Module 9: Measuring Governance Maturity and Business Value

  • Adopt a governance maturity model (e.g., DAMA-DMBOK, CMMI) to assess current state and define improvement roadmap.
  • Quantify reduction in data incidents (e.g., errors, breaches) pre- and post-governance implementation to demonstrate risk mitigation.
  • Measure time savings in regulatory reporting cycles due to improved data availability and lineage documentation.
  • Track cost avoidance from reduced rework in analytics projects caused by poor data quality or inconsistent definitions.
  • Survey business users on data trust and usability to assess cultural impact of governance initiatives.
  • Calculate ROI for governance tools by comparing licensing and staffing costs against quantified business benefits.
  • Report governance KPIs quarterly to executive sponsors, linking outcomes to strategic objectives like digital transformation.
  • Conduct benchmarking against industry peers to identify performance gaps and prioritize capability investments.

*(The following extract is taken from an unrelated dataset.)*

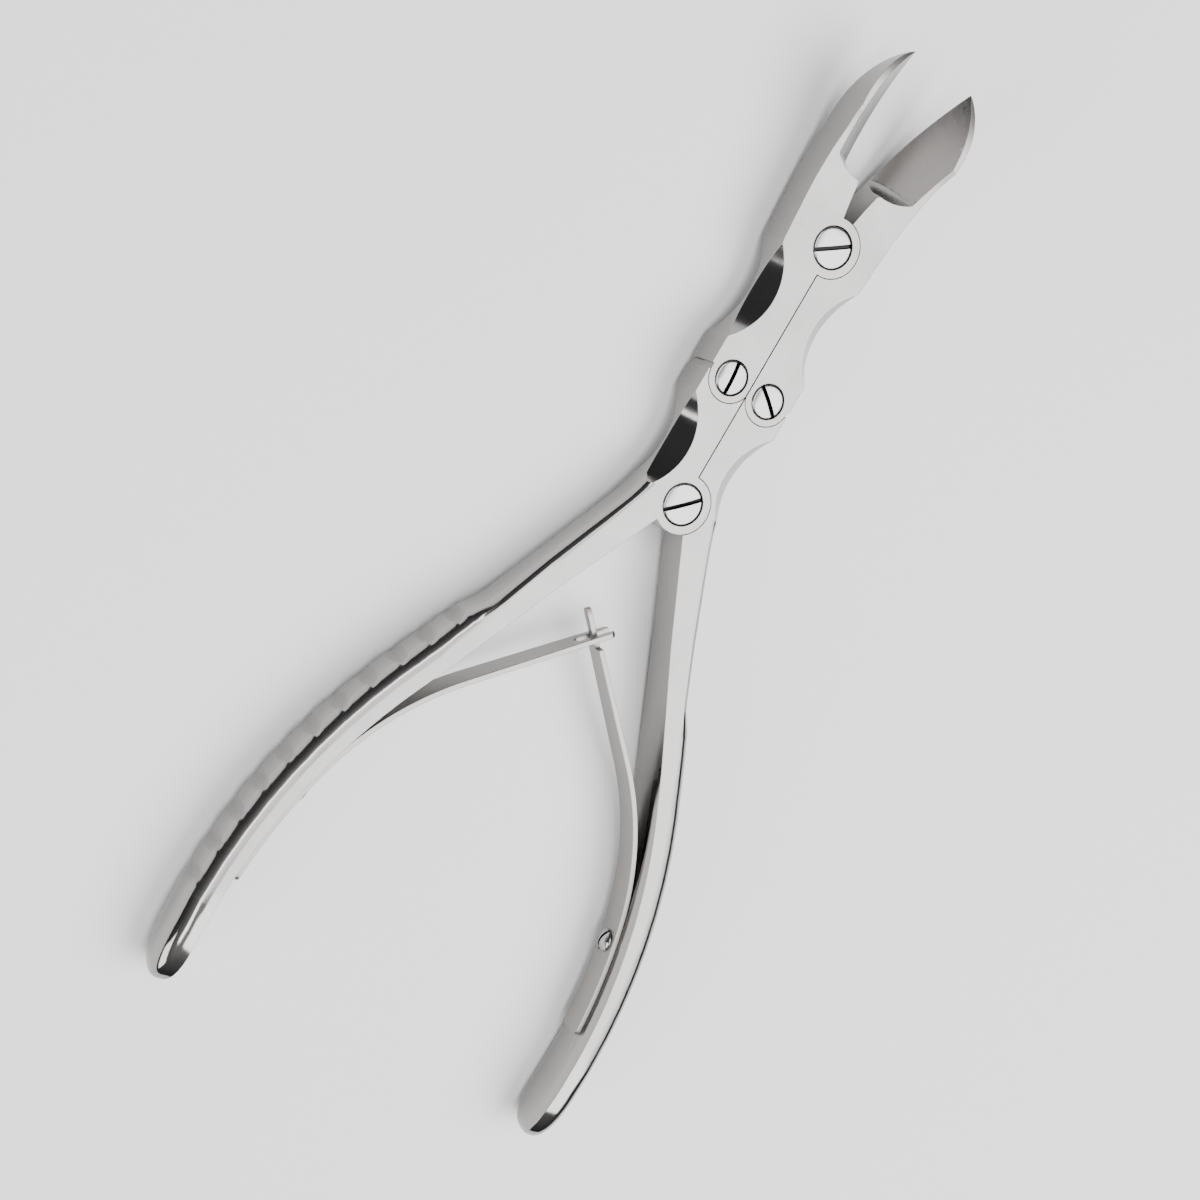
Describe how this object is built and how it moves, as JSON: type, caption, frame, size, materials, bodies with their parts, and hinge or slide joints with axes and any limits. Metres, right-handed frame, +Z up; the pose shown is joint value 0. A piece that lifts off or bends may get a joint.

Module 10: Scaling Governance Across Hybrid and Cloud Environments

  • Extend governance policies to cloud data platforms (e.g., Snowflake, BigQuery, Redshift) with consistent classification and access rules.
  • Implement federated governance models for multi-cloud or hybrid deployments, ensuring policy synchronization across environments.
  • Automate policy enforcement in cloud data lakes using tagging, serverless functions, and infrastructure-as-code templates.
  • Address data residency requirements by configuring storage locations and access controls based on geographic regulations.
  • Integrate cloud-native monitoring tools (e.g., AWS CloudTrail, Azure Monitor) with governance dashboards for unified visibility.
  • Manage data sprawl in SaaS applications by discovering shadow IT systems and bringing critical data under governance scope.
  • Coordinate with cloud center of excellence teams to align governance with platform provisioning standards and cost controls.
  • Design cross-environment data lineage to trace flows between on-premises systems and cloud data warehouses.